The billion-dollar package of anti-crisis measures announced by Prime Minister Sánchez on December 27 has a direct impact on the shopping basket. The Spanish government has decided that from 1 January VAT will no longer be levied on a large number of foodstuffs.
War and inflation have created a perfect storm. The prices of gas and electricity, but also of daily groceries, are shooting through the roof. Earlier this week, the Spanish government presented a support package, support that will be felt immediately when food shopping.
VAT on primary foodstuffs will be temporarily abolished
The Spanish government has decided to temporarily lower the VAT on primary foodstuffs to 0%. For the time being, this measure will apply from 1 January 2023 and will remain in force until 30 June. In the coming six months, it will be investigated how effective this measure is and whether it should be extended.
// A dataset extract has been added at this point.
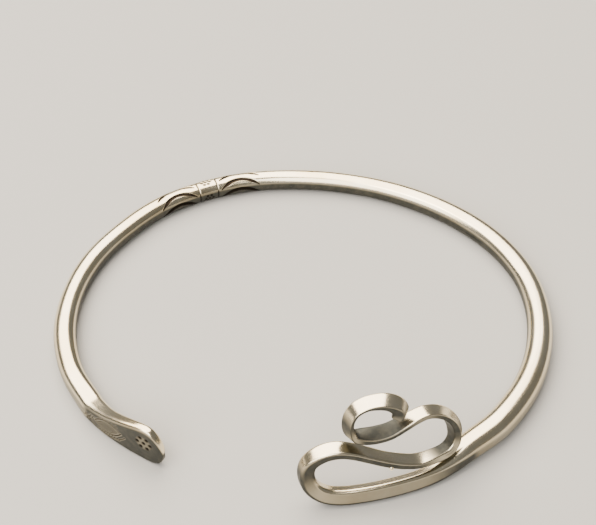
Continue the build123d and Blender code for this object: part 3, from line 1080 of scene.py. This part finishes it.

According to data from the National Institute of Statistics in Spain (INE), groceries have become 15.3% more expensive in November alone compared to the same month in 2021. In one year, the prices of basic products such as milk and bread have risen more than 30%. Vegetables, fruit, cheese and eggs have become between 10% and 20% more expensive compared to a year ago.
Which foodstuffs are subject to the temporary abolition of VAT?
Basic products will be temporarily exempt from VAT. This mainly concerns fresh products such as bread, flour, milk, cheese, eggs, vegetables, fruit, legumes, potatoes and grains. Furthermore, the VAT on meat and fish will be temporarily reduced to 10%. In the case of olive oil and pasta, the VAT will temporarily be 5%. The current VAT of 21% will be maintained for most secondary foodstuffs, which also applies to tobacco, alcohol and soft drinks.
However, the Spanish government is not only tinkering with the VAT of foodstuffs. Around 4.2 million families in Spain will also receive a one-off compensation of €200 for groceries. This only applies to families with an annual income of less than €27,000.